Следует правильно оценить этот период портретирования близких знакомых («подругой дев» называл себя художник, вспоминая юность; «он вообще обладал склонностью дружить с дамами, а дамы… льнули к нему, охотно делая его своим конфидантом», — подтверждал Александр Бенуа) — в перспективе дальнейшего избавления от индивидуалистических жестов, от лирических интонаций, от акцентирования собственной драматургии в пользу «объективного» ремесла (в отечественной литературе о Сомове данная тенденция обычно именуется «нарастанием холода и застылости», тогда как на самом деле означает лишь сознательный уход автора «из текста»). Пока же он вполне «в тексте»; портреты «подруг» располагаются в границах формулирующегося по ходу дела его художественного пространства. В этом пространстве Елена Владимирская («премилая особа, удивительно добрая и простая») превращается не просто в «пикантную некрасавицу», но в версию ожившего портрета Левицкого, Анна Остроумова (по собственной оценке, деятельная, энергичная и «минутами большая хохотушка») обретает сходство с печальным Пьеро, а трагической Елизавете Мартыновой выпадает роль буквально означить «тоску по иному», обуревавшую художника, и более того — сделаться символом «выкричавшего душу» рубежного поколения. Автор и его модели как бы «живут об одном», и подразумеваемая душевная и духовная общность допускает концептуальное манипулирование формой и домысливание стилистического контекста.

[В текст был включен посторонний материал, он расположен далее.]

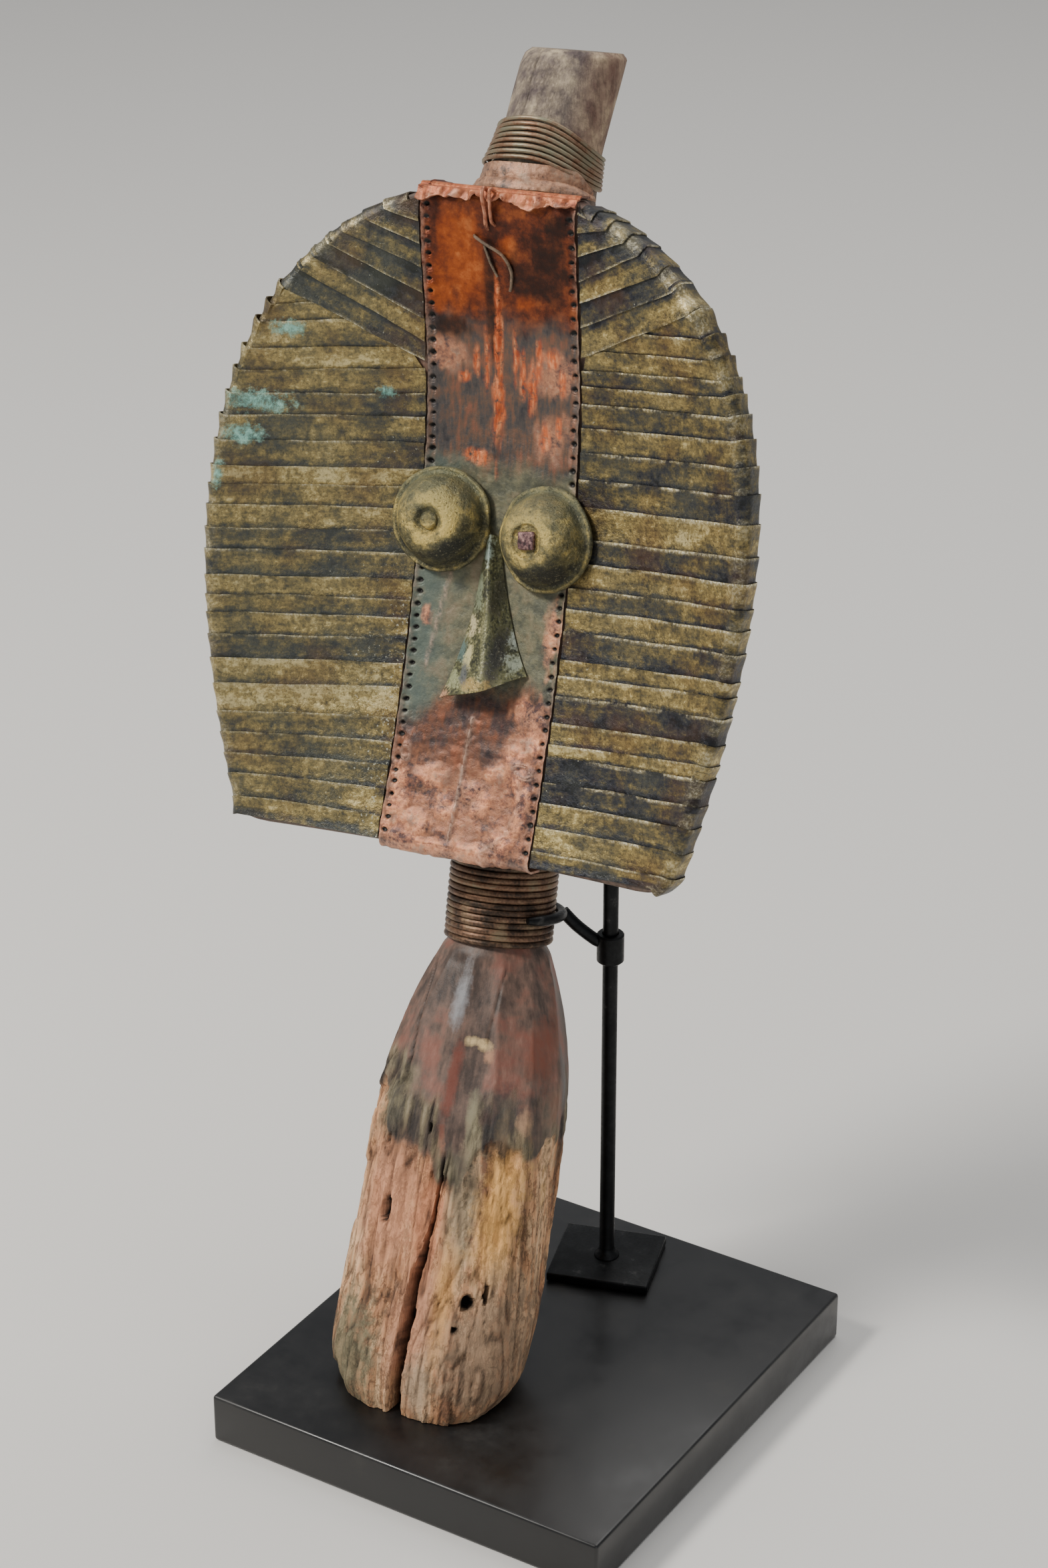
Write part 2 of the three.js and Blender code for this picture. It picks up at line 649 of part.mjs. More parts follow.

«Идеальным» сомовским героиням соответствует идеальность живописного строя: прозрачные лессировки, сплавленные мазки, гладкая, светящаяся изнутри поверхность. Так писали в XVIII — начале XIX века; в возрождении этой тщательной манеры, одновременно материальной и дематериализующей (в том смысле, что точное ощущение фактур связано с их одновременным одухотворением, с поэтическим мерцанием и свечением красочного пласта), как раз и содержался основной момент стилизации: сама живопись являла зримую отсылку в чаемое прошлое искусства, в тот образ «нездешнего», по которому томятся модели, обреченные жить в сегодняшнем прозаическом мире. (К слову, ретроспективная ориентированность еще в конце века побуждала Сомова помещать в тондо или в овал портреты своих домашних, написанные в объективной «репинской» манере, — также предпочтение круглых форматов подчеркивало интравертный характер образов.) Однако для неуверенного в себе художника — неуверенного как раз в собственном профессиональном мастерстве, живописном особенно — овладение классическими приемами таило опасность: опасность принять новообретенное умение за самодовлеющую ценность. Тем более что эмалевая «гладкопись», нивелируя моменты непосредственной рукотворной экспрессии, порождала психологический эффект защиты и в то же время ощущение эмоциональной преграды — как бы неким мороком, вне воли «наведенный» слой сам собой отторгал чужие импульсы и предохранял от произвола собственных реакций. Чем дальше, тем больше нуждался Сомов в подобного рода защите; и первые заказные опыты усугубили процесс.